Example 4: File Type Detection

#!/bin/bash

filename="$1"

if [[ $filename == *.txt ]]; then
  echo "Text file"
elif [[ $filename == *.sh ]]; then
  echo "Shell script"
elif [[ $filename == *.jpg || $filename == *.png ]]; then
  echo "Image file"
else
  echo "Unknown type"
fi

Use wildcards to detect file types.

Example 5: Email Validation

#!/bin/bash

email="$1"

if [[ $email =~ ^[a-zA-Z0-9._%+-]+@[a-zA-Z0-9.-]+\.[a-zA-Z]{2,}$ ]]; then
  echo "Valid email format"
else
  echo "Invalid email format"
fi

Use regex for proper email validation.

Example 6: Case-Insensitive Username Check

#!/bin/bash

username="$1"
admin_user="admin"

if [ "${username,,}" = "${admin_user,,}" ]; then
  echo "Admin account detected"
else
  echo "Regular user account"
fi

Compare usernames while ignoring case differences.

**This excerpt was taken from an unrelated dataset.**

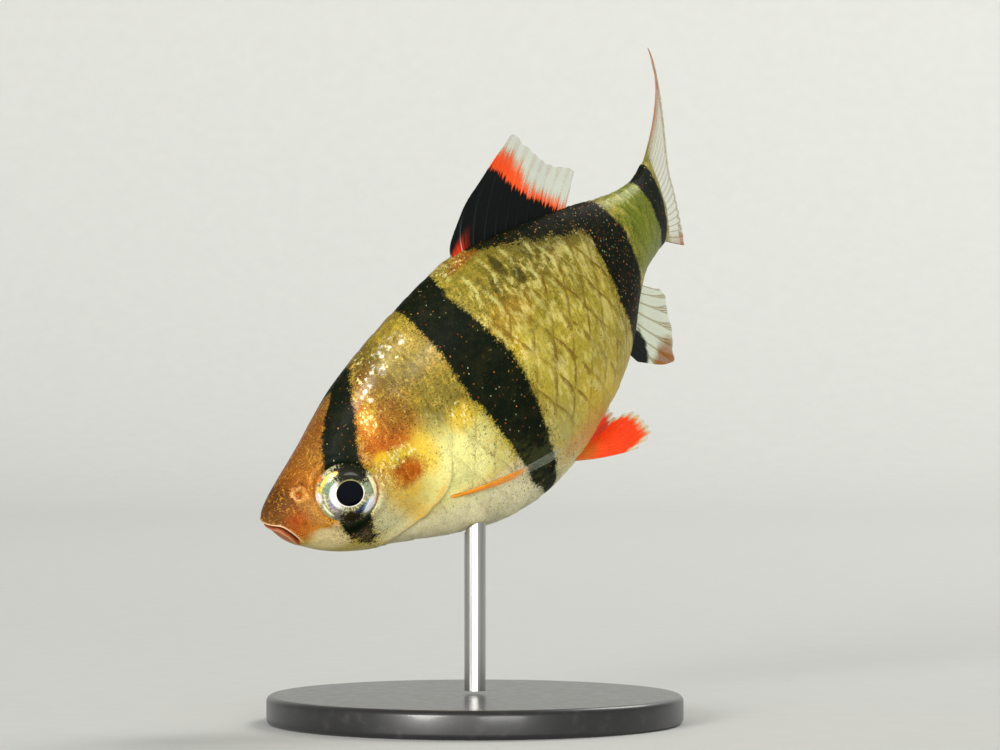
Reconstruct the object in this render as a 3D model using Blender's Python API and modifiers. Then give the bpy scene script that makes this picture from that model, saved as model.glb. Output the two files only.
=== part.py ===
"""A tiger barb at life size, dipping its head and turning its tail away, on a plain stand.

Metres, +Z up, with the origin in the middle of the stand's underside. The fish is worked
out straight first, in parts of its standard length: s runs back from the snout, y to the
fish's own right and z up its back. Its points are then bent, twisted, tilted and placed.
"""
import math

import bmesh
import bpy
import numpy as np
from mathutils import Vector
from mathutils.bvhtree import BVHTree

# Driving sizes in metres
STANDARD_LENGTH = 0.050
GAP = 0.0003
STAND_RADIUS = 0.0175
STAND_THICKNESS = 0.0024
STAND_EDGE = 0.0005
ROD_RADIUS = 0.0009

# Pose: how the straight fish is bent and set
BEND = ((0.0, 0.0), (0.25, 0.25), (0.5, 1.56), (0.75, 1.17), (1.0, 1.10), (1.4, 1.10))
TAIL_TWIST = math.radians(7.3)
TURN = math.radians(10.4)
DIP = math.radians(-29.3)
BANK = math.radians(27.4)
PIVOT = 0.45
FISH_PLACE = (0.0016, -0.0014, 0.0283)

# Outlines in parts of the standard length: place along the fish, then height or half width
BACK = (
    (0.0, -0.006), (0.006, 0.006), (0.023, 0.021), (0.057, 0.044), (0.111, 0.079), (0.155, 0.111),
    (0.197, 0.139), (0.232, 0.157), (0.335, 0.199), (0.43, 0.225), (0.48, 0.234), (0.60, 0.212),
    (0.724, 0.171), (0.827, 0.125), (0.90, 0.097), (0.95, 0.084), (1.0, 0.084),
)
BELLY = (
    (0.0, -0.006), (0.004, -0.024), (0.02, -0.060), (0.039, -0.081), (0.069, -0.108),
    (0.112, -0.134), (0.154, -0.150), (0.197, -0.166), (0.287, -0.203), (0.368, -0.227),
    (0.455, -0.230), (0.518, -0.220), (0.615, -0.191), (0.69, -0.170), (0.747, -0.143),
    (0.80, -0.098), (0.85, -0.068), (0.93, -0.064), (1.0, -0.077),
)
HALF_WIDTH = (
    (0.0, 0.0), (0.003, 0.013), (0.01, 0.0235), (0.03, 0.039), (0.06, 0.053), (0.10, 0.067),
    (0.145, 0.078), (0.20, 0.086), (0.28, 0.092), (0.38, 0.097), (0.48, 0.095), (0.60, 0.083),
    (0.72, 0.061), (0.85, 0.039), (0.93, 0.029), (1.0, 0.021),
)
WIDEST_PART = 0.49
BACK_SHARPNESS = 1.12
BELLY_SHARPNESS = ((0.0, 0.95), (0.5, 0.95), (0.68, 1.2), (0.78, 1.5), (0.90, 1.3), (1.0, 1.1))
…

Example 7: Multi-String Comparison

#!/bin/bash

status="$1"

if [ "$status" = "running" ] || [ "$status" = "active" ]; then
  echo "Service is up"
elif [ "$status" = "stopped" ] || [ "$status" = "inactive" ]; then
  echo "Service is down"
else
  echo "Status unknown: $status"
fi

Compare against multiple possible values.

Quick Reference

# Equality
[ "$str1" = "$str2" ]
[[ $str1 == $str2 ]]

# Inequality
[ "$str1" != "$str2" ]

# Lexicographic comparison
[ "$str1" \< "$str2" ]  # less than (escape with \)
[[ "$str1" < "$str2" ]] # less than (no escape needed)

# Greater than
[ "$str1" \> "$str2" ]
[[ "$str1" > "$str2" ]]

# Pattern matching
[[ $filename == *.txt ]]

# Regex matching
[[ $text =~ ^[0-9]+$ ]]

# Case-insensitive
[ "${str1,,}" = "${str2,,}" ]

# Empty string check
[ -z "$str" ]      # true if empty
[ -n "$str" ]      # true if not empty

Summary

For string comparison, start with the = operator for equality checks using [ ] for portability, or [[ ]] for modern Bash scripts. Use < and > for alphabetical ordering, pattern matching (== with wildcards) for file type detection, and =~ with regex for format validation. Always quote your variables in [ ] to avoid shell splitting issues. Choose case-insensitive comparison only when capitalization doesn’t matter for your use case.